En otras palabras, son objetos que poseen una velocidad de escape igual o superior a la velocidad de la luz, la máxima velocidad que puede alcanzarse en el Universo.
La velocidad de escape de un astro es la velocidad con la que debería ser lanzado un objeto desde su superficie para que este escape de su atracción gravitatoria.
La velocidad de escape de la Tierra es de 11,2 Km por segundo, es decir,
40.320 Km/h.
Por supuesto, los cohetes que lanzamos no alcanzan jamás esa velocidad, ya que escapan de la Tierra debido al continuo impulso recibido de sus motores.
Pero un objeto masivo cualquiera que no lleve motores adosados, por ejemplo una roca expulsada en una erupción volcánica gigantesca, debería ser lanzado con esa velocidad, o superior, para que escapara de la atracción gravitatoria de la Tierra completamente.
En el caso de un agujero negro, la velocidad de escape es, como digo, la velocidad de la luz, 300.000 Km por segundo (a comparar con los 11,2 Km/s de la Tierra).
Existen dos formas por las que un astro puede llegar a poseer una velocidad de escape tan elevada.
La primera es incrementando su masa, por ejemplo absorbiendo por gravedad materia de su alrededor.
A más materia, más fuerza de gravedad y por tanto mayor velocidad de escape.
Pero otra forma es incrementar la densidad de la materia, lo que puede suceder en las explosiones de las estrellas supernovas. La velocidad de escape depende de la distancia al centro de gravedad: cuanto más cerca del mismo, mayor es la atracción gravitatoria.
Si la densidad aumenta, a masa constante, el tamaño disminuye, su superficie se encuentra más cercana a su centro y su velocidad de escape es mayor.
Así, si encogiéramos nuestro planeta Tierra más y más, su velocidad de escape aumentaría y aumentaría, hasta alcanzar la velocidad de la luz.
De acuerdo a mis propios cálculos, efectuados a propósito para contárselo, tendríamos que encoger la Tierra hasta un diámetro de un poco más de cinco centímetros (su diámetro real es de más de 12.750 Km), para convertir a nuestro planeta en un agujero negro.
Agujeros negros primordiales
Los astrofísicos predicen que existen agujeros negros mucho más pequeños aún, llamados agujeros negros primordiales, que se formaron en los primeros instantes tras el origen del Universo.

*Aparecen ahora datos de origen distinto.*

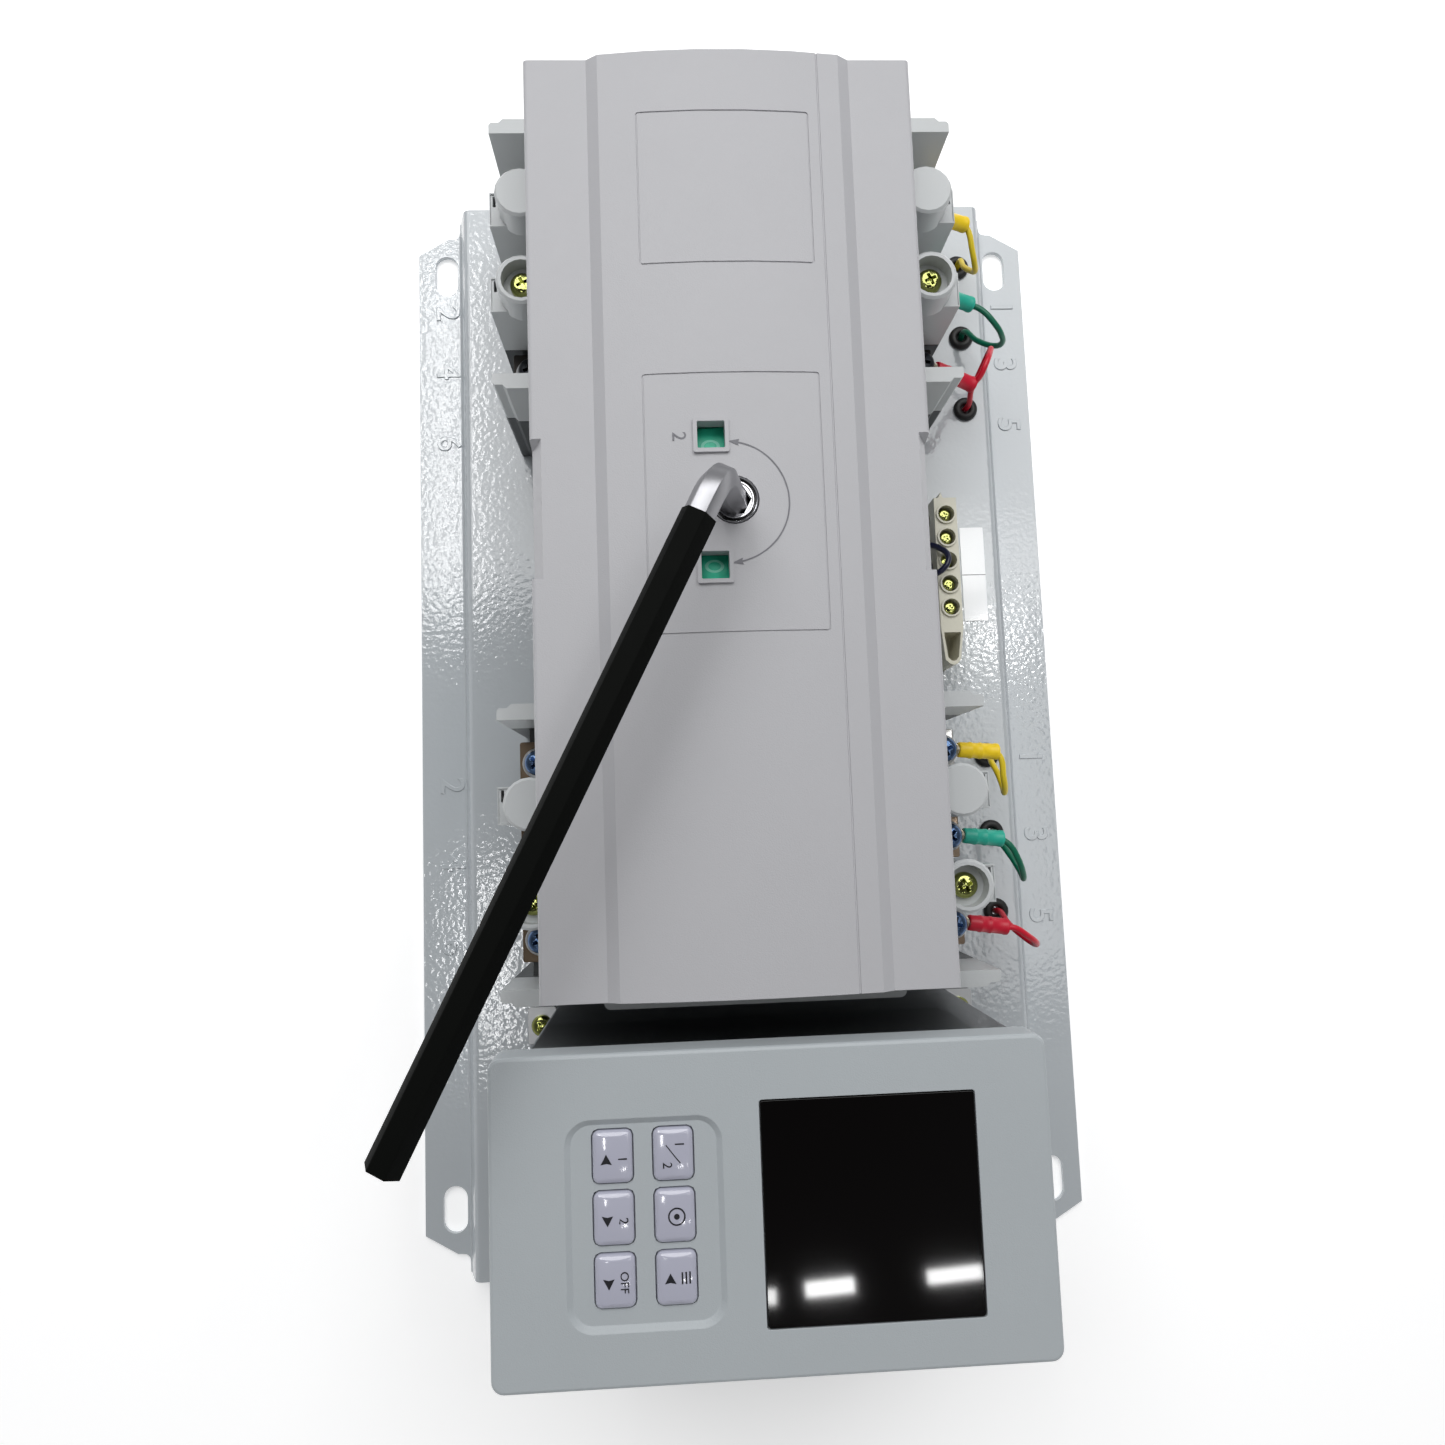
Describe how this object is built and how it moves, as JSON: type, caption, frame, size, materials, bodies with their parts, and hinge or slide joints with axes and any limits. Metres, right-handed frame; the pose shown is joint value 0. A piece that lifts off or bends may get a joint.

Estos agujeros negros pueden ser menores que el tamaño de un átomo ligero y podrían existir billones de ellos todavía paseándose por el Universo.
¿Qué sucedería si uno de esos agujeros negros chocara contra la Tierra?
¿El fin del mundo, al fin?
Los científicos que poseen los estudios y la capacidad para divertirse con estas cosas han calculado que de chocar uno de estos agujeros negros contra la Tierra, la atravesaría sin dejar ni rastro.
Aunque se liberaría una cantidad de energía similar a la de una pequeña bomba nuclear, lo haría a lo largo de miles de kilómetros, por lo que solo crearía pequeñas ondas sísmicas que confundiríamos con pequeños terremotos.
Nada de lo que preocuparse.
Pero, volviendo al LHC: ¿qué sucedería si en lugar de chocar, fuéramos nosotros mismos quienes creáramos un microagujero negro en el acelerador intentando recrear en nuestro propio planeta las condiciones del origen del Universo?
Y bien, los modelos teóricos que predicen el comportamiento de estos agujeros negros indican que cuanto más pequeños, más inestables son y más rápidamente desaparecen evaporándose en una pequeña explosión.
Como la cantidad de energía del LHC apenas sí sería suficiente para crear el más pequeño agujero negro predicho por la teoría, no existe pues peligro alguno, al menos de acuerdo a los conocimientos científicos más avanzados.
Pero ¿qué garantía es esa?
¿Cómo pueden los científicos asegurarnos nada, basados, como lo están, solo en cientos de años de estudios y descubrimientos; cuando es tan fácil creer en la irracionalidad, el miedo, la morbosa atracción de la catástrofe y las fuerzas ocultas del destino que escapan a nuestro control?
Es más cómodo continuar alimentando nuestro pensamiento mágico, nuestros Ángeles y Demonios, y seguir confortablemente dentro del agujero negro de la irracionalidad, sumidero universal de las mentes.